Bert goes through a list of applications that are being made aware of IPv6 within clouds, including mobile telephony, video distribution, and security. However the most urgent customer demands fall into both disaster recovery and security implementations through the cloud.

While it is clear cloud has great support, and is starting to meet customer expectations for application and resource management – such as being able to move and schedule resources based on time or geography, there are a couple of interesting implications which are becoming apparent.

The Intercontinental Cloud

“First production implementations (for IPv6 in AppLogic) are for VPNs,” said Bert. “Predominantly for VPNs between continents, such as Asia to the USA, and Europe to the USA.”

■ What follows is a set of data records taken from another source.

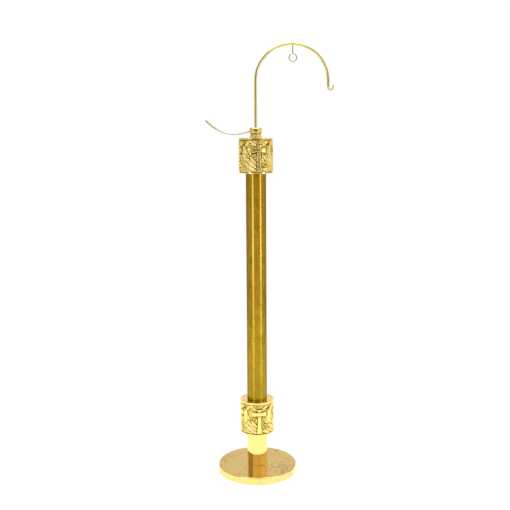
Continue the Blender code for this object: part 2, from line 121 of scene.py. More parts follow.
def turn(name, profile, segs=128, support=0.25, sharp=32.0):
    """Turn a closed (r, z) outline round Z. Long straight runs get support rings, so that the shading of flats and
    cylinders isn't bent by their rounded edges."""
    pts = []
    n = len(profile)
    for i in range(n):
        a, b = np.array(profile[i], float), np.array(profile[(i + 1) % n], float)
        pts.append(tuple(a))
        d = np.linalg.norm(b - a)
        if support and d > 4 * support:
            e = (b - a) / d * support
            pts.append(tuple(a + e))
            pts.append(tuple(b - e))
    ang = np.arange(segs) * 2 * math.pi / segs
    ca, sa = np.cos(ang), np.sin(ang)
    verts, rings = [], []
    for r, z in pts:
        if r < 1e-6:
            rings.append(("pole", len(verts)))
            verts.append((0.0, 0.0, z))
        else:
            rings.append(("ring", len(verts)))
            verts.extend(zip((r * ca).tolist(), (r * sa).tolist(), [z] * segs))
    faces = []
    for i in range(len(rings)):
        (ka, a), (kb, b) = rings[i], rings[(i + 1) % len(rings)]
        if ka == "pole" and kb == "pole":
            continue
        for k in range(segs):
            j = (k + 1) % segs
            if ka == "pole":
                faces.append((a, b + k, b + j))
            elif kb == "pole":
                faces.append((a + k, a + j, b))
            else:
                faces.append((a + k, a + j, b + j, b + k))
    return new_object(name, verts, faces, sharp)


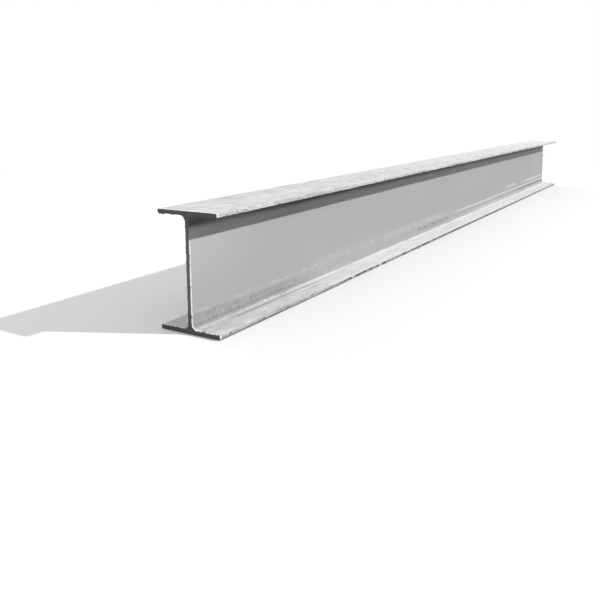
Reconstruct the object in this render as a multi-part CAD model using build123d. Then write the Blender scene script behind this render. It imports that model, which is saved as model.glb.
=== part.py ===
from build123d import *
import os

# Hot-rolled steel H-beam, one stock length sawn square at both ends.
# The real thing is one piece of rolled steel, so it is one solid and one node, h_beam.
# It stands on its lower flange: X runs along the beam, Y across the flanges and Z up.
# The origin is the centre of the underside. Lengths are in millimetres.

# Overall size.
length = 6000.0
depth = 489.0
flange_width = 300.0

# Rolled section.
flange_thickness = 17.5
web_thickness = 14.5
root_radius = 26.0
toe_radius = 2.5

clear_depth = depth - 2 * flange_thickness


def rolled_section():
    """The H seen from the end, drawn about the centre of the web."""
    flange_offset = (depth - flange_thickness) / 2
    with BuildSketch(Plane.YZ) as section:
        Rectangle(web_thickness, clear_depth)
        with Locations((0, flange_offset), (0, -flange_offset)):
            Rectangle(flange_width, flange_thickness)
        # The rolls leave a large round where the web meets a flange, and a small one on each toe.
        across = section.vertices().group_by(Axis.X)
        fillet(across[1] + across[-2], root_radius)
        across = section.vertices().group_by(Axis.X)
        fillet(across[0] + across[-1], toe_radius)
    return section.sketch


def h_beam():
    """The section run out to both ends and set down on its lower flange."""
    stock = extrude(rolled_section(), amount=length / 2, both=True)
    return Pos(0, 0, depth / 2) * stock


os.makedirs("parts", exist_ok=True)
beam = h_beam()
beam.label = "h_beam"
export_step(beam, "parts/h_beam.step")
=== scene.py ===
import math
import random

import bmesh
import bpy
from mathutils import Matrix, Vector, noise


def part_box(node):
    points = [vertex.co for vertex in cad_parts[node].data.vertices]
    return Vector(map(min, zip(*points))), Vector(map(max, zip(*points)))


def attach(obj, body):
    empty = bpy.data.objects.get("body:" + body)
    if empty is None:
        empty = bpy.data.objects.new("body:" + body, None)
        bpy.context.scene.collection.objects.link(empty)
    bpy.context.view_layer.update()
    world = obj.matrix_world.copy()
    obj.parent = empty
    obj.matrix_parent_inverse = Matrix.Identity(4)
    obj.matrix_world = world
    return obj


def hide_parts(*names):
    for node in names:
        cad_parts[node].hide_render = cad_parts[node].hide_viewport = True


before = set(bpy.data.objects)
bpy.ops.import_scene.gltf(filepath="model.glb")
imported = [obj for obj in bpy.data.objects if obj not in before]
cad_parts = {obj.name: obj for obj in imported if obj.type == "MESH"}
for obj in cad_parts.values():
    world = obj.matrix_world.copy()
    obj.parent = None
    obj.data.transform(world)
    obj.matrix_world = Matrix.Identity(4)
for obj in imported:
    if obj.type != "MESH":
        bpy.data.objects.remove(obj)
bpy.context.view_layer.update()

# Everything is in metres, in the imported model's frame: X along the beam, Y across it, Z up.
NODE = "h_beam"
BODY = "root"
low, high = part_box(NODE)
HALF_LENGTH = (high[0] - low[0]) / 2
HALF_WIDTH = (high[1] - low[1]) / 2
HALF_DEPTH = (high[2] - low[2]) / 2
MIDDLE = Vector((low[0] + high[0], low[1] + high[1], low[2] + high[2])) / 2

# Rolled section.
FLANGE = 0.0175
HALF_WEB = 0.0145 / 2
ROOT_RADIUS = 0.026
TOE_RADIUS = 0.0025
FLANGE_FACE = HALF_DEPTH - FLANGE


def spread(start, end, steps, edge=0.0):
    """Evenly spaced values after start, up to and with end, and one more an edge away from both."""
    values = [start + (end - start) * i / steps for i in range(1, steps + 1)]
    if edge:
        lean = math.copysign(edge, end - start)
        values = [start + lean] + values[:-1] + [end - lean, end]
    return values


# Mesh steps round a quarter of the section, from the middle of the web to the middle of the flange.
WEB_STEPS = 8
ROOT_STEPS = 10
INNER_STEPS = 6
TOE_STEPS = 4
TOE_FLAT_STEPS = 2
OUTER_STEPS = 6
EDGE_GAP = 0.0012
# Where each round of the quarter starts and ends, in degrees.
ROOT_TURN = (180, 90)
INNER_TOE_TURN = (-90, 0)
OUTER_TOE_TURN = (0, 90)


def arc(centre, radius, start, end, steps):
    """Points of a round stretch, after its first point, as (across, up)."""
    points = []
    for i in range(1, steps + 1):
        angle = math.radians(start + (end - start) * i / steps)
        points.append((centre[0] + radius * math.cos(angle), centre[1] + radius * math.sin(angle)))
    return points


def quarter_section():
    """A quarter of the section as (across, up) from the middle of the beam."""
    root_across, root_up = HALF_WEB + ROOT_RADIUS, FLANGE_FACE - ROOT_RADIUS
    toe_across = HALF_WIDTH - TOE_RADIUS
    toe_low, toe_high = FLANGE_FACE + TOE_RADIUS, HALF_DEPTH - TOE_RADIUS
    web = spread(0.0, root_up, WEB_STEPS, EDGE_GAP)
    inner = spread(root_across, toe_across, INNER_STEPS, EDGE_GAP)
    toe = spread(toe_low, toe_high, TOE_FLAT_STEPS, EDGE_GAP)
    outer = spread(toe_across, 0.0, OUTER_STEPS, EDGE_GAP)
    points = [(HALF_WEB, 0.0)]
    points += [(HALF_WEB, up) for up in web]
    points += arc((root_across, root_up), ROOT_RADIUS, *ROOT_TURN, ROOT_STEPS)
    points += [(across, FLANGE_FACE) for across in inner]
    points += arc((toe_across, toe_low), TOE_RADIUS, *INNER_TOE_TURN, TOE_STEPS)
    points += [(HALF_WIDTH, up) for up in toe]
    points += arc((toe_across, toe_high), TOE_RADIUS, *OUTER_TOE_TURN, TOE_STEPS)
    points += [(across, HALF_DEPTH) for across in outer]
    return points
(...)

Using IPv6 within a wide area distributed network, with the advanced security potential offered within the protocol, brings up some interesting ideas. Such as what is the future of wide area MPLS networks?

If the cloud offers the same level of security, portability, and ability for applications to easily move large data sets within a wide area, both for proximity-based process, least-cost processing, and disaster recovery purposes, then we might have some very interesting developments in the future.

What Next?

There are clearly many more aspects of 3tera’s IPv6 implementation into their AppLogic product, and it is still very early in the development process. Other cloud vendors will eventually bring out their own versions of IPv6 support. Eventually the American IT and Internet industry will awaken to the urgency of not only IPv4 depletion, but also start becoming more involved envisioning what other applications and services may emerge or become possible through a network and cloud resource world running IPv6.

Verizon Wireless will drive their LTE -> 4G network on IPv6, and the entertainment community is frantically learning what the protocol can do for the future of video. President Obama’s CIO has laid down the gauntlet on the US Government to adopt IPv6, and the Asian/European community is beginning to look at the US Internet market as a roadblock in global technology development.

We need to keep our eyes and minds open on what is happening in the IPv6 world, as well as look inside at our own businesses and organizations. We are rapidly approaching one of those points in history where our future will be defined based on our ability to plan ahead for a disruption in technology, the impact of market globalization on even mom and pop businesses (I can order breakfast cereal over the Internet!).

IPv6 will be part of that future. 3tera will be part of that future. An exciting future, and we cannot wait to see what emerges from 3tera’s research and development team next.